* TO DO
Locate each line holding the string "from" and copy it.

* DATASET SECTION

□ □ □ □

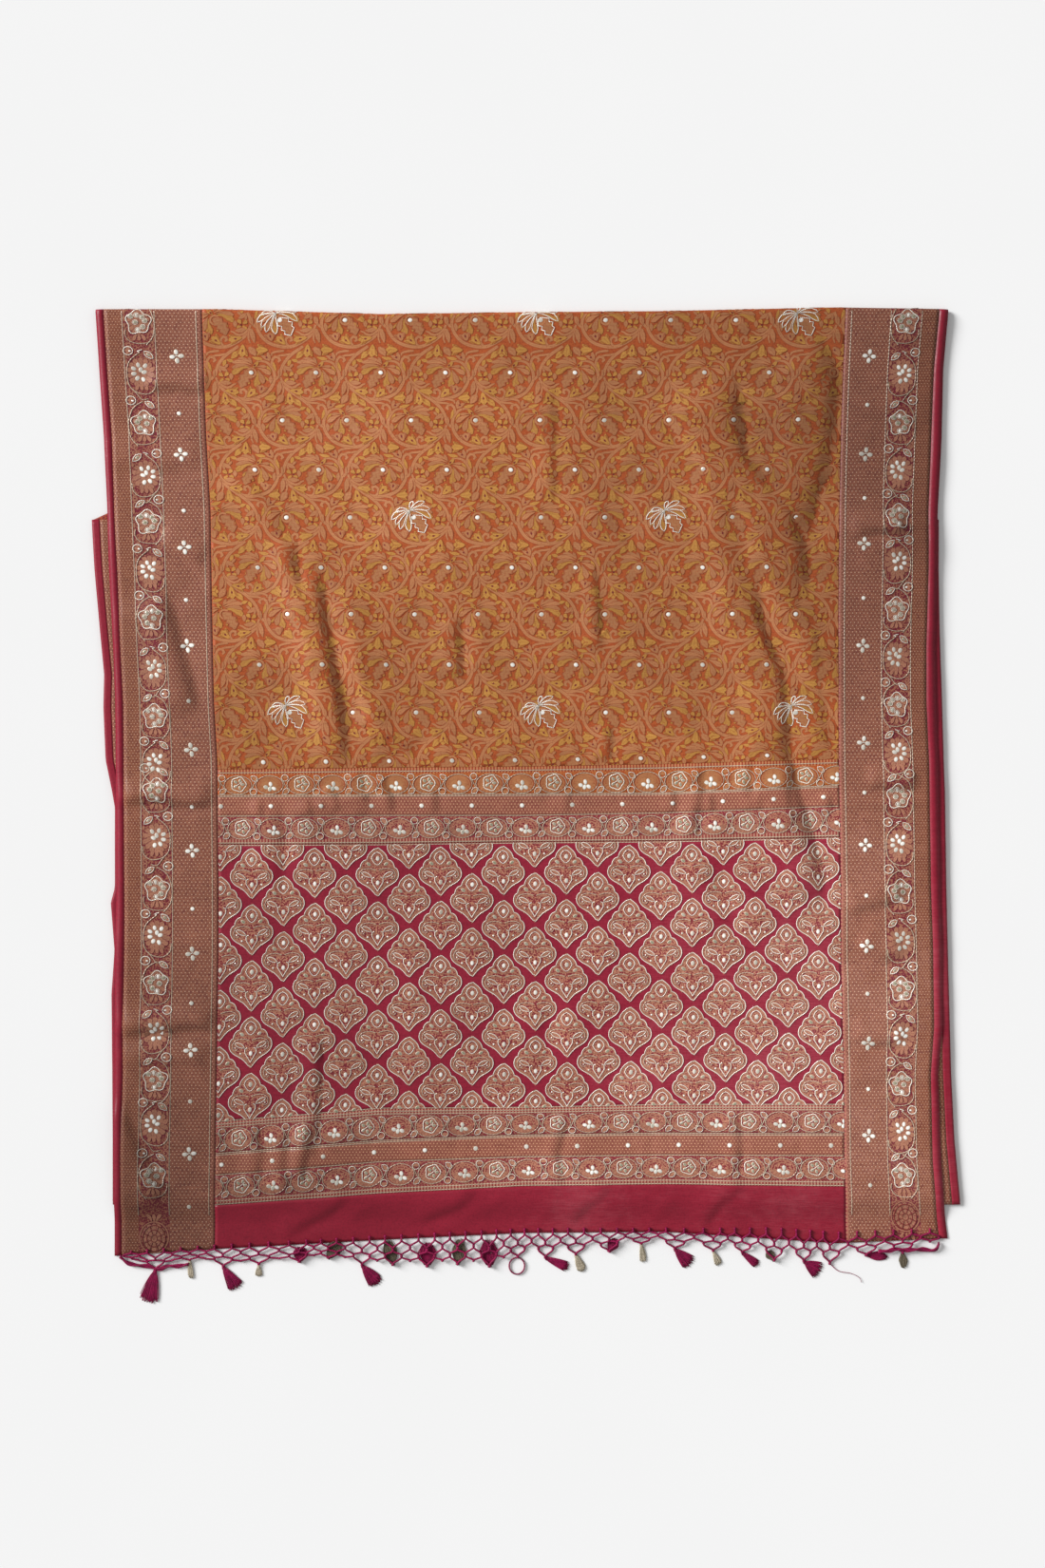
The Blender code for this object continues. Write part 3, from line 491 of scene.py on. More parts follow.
def smooth_line(points, step: float = 3.0, closed: bool = False) -> Array:
    """A soft curve through given points.

    Args:
        points: the places that it passes.
        step: about how far apart its points lie.
        closed: whether it comes back to its start.

    Returns:
        Its points, evenly spread between each two places.
    """
    places = [np.array(p, float) for p in points]
    if closed:
        places = [places[-1]] + places + places[:2]
    else:
        places = [2 * places[0] - places[1]] + places + [2 * places[-1] - places[-2]]
    found = []
    for a, b, c, d in zip(places, places[1:], places[2:], places[3:]):
        count = max(1, round(float(np.linalg.norm(c - b)) / step))
        t = (np.arange(count) / count)[:, None]
        found.append(0.5 * (2 * b + (c - a) * t + (2 * a - 5 * b + 4 * c - d) * t ** 2
                            + (3 * b - a - 3 * c + d) * t ** 3))
    return np.concatenate(found + ([] if closed else [places[-2][None]]))


def ellipse(x: float, y: float, wide: float, high: float, count: int) -> Array:
    """Points round an ellipse of these half sizes."""
    turn = np.arange(count) * 2 * math.pi / count
    return np.stack((x + wide * np.cos(turn), y + high * np.sin(turn)), axis=1)


def spiral(x: float, y: float, radius: float, start: float, turns: float) -> Array:
    """Points along a curl that winds in from its outer end, to the left where turns > 0."""
    count = max(6, round(abs(turns) * 13))
    share = np.linspace(0, 1, count)
    angle = math.radians(start) + share * turns * 2 * math.pi
    reach = radius * (1 - 0.86 * share)
    return np.stack((x + reach * np.cos(angle), y + reach * np.sin(angle)), axis=1)


def facing(turn: float) -> Array:
    """The unit direction at an angle in degrees."""
    return np.array((math.cos(math.radians(turn)), math.sin(math.radians(turn))))


def left_of(flow: Array) -> Array:
    """The directions to the left of a row of directions."""
    return np.stack((-flow[:, 1], flow[:, 0]), axis=1)


def flow_of(points: Array, closed: bool = False) -> Array:
    """The unit direction of a line at each of its points."""
    ahead = np.roll(points, -1, 0) - np.roll(points, 1, 0) if closed else np.gradient(points, axis=0)
    return ahead / np.maximum(np.linalg.norm(ahead, axis=1, keepdims=True), 1e-9)


def run_of(points: Array) -> Array:
    """How far along a line each of its points lies."""
    return np.concatenate(([0], np.cumsum(np.linalg.norm(np.diff(points, axis=0), axis=1))))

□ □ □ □

* SOLVED PROBLEM
The Blender code for this object continues. Write part 3, from line 491 of scene.py on. More parts follow.
    """Points along a curl that winds in from its outer end, to the left where turns > 0."""